Stands for "Electronic Data Interchange."
EDI is a standardized method for transferring data between business networks. An EDI system translates data from a company's internal system into a common language that can be understood by that company's trading partner's systems. Businesses use EDI to transfer documents like purchase orders, invoices, and inventory documents. By sending this data electronically, businesses save the time that would have been spent printing forms, mailing them, and entering data that they've received into their system.

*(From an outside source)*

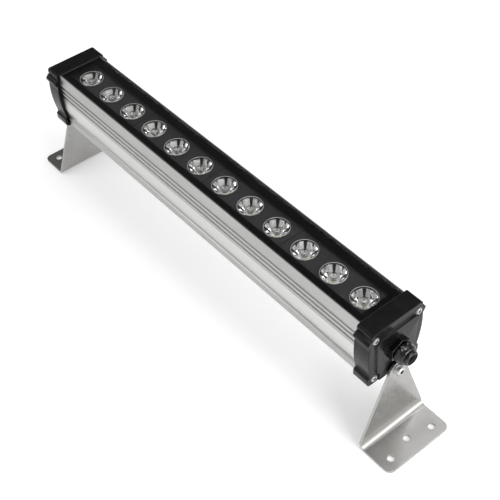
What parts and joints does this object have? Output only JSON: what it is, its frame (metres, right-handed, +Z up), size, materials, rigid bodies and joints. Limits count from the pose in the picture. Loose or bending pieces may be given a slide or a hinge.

Two businesses can exchange EDI data in several different ways. They can connect their systems directly, using the Internet to securely send data from one system to another. This process can be cumbersome when dealing with a large number of trading partners, so many businesses use a Value Added Network (VAN), which acts as a virtual post office to facilitate data transfers. VANs route EDI data from one business to another using customer IDs, authenticate the messages and transmitting partner, and notify a business when new data is received. They can provide additional benefits to businesses, like full encryption, analytics, and auditing services.
There are several standard EDI formats in use that specify how documents are formatted and transmitted, like EDIFACT (International), X12 (North America), and TRADACOMS (UK). Each standard has a set of forms and data types that all systems using that standard can process. EDI forms are categorized and specialized to certain tasks, like credit/debit adjustments, shipment and billing notices, and return authorizations.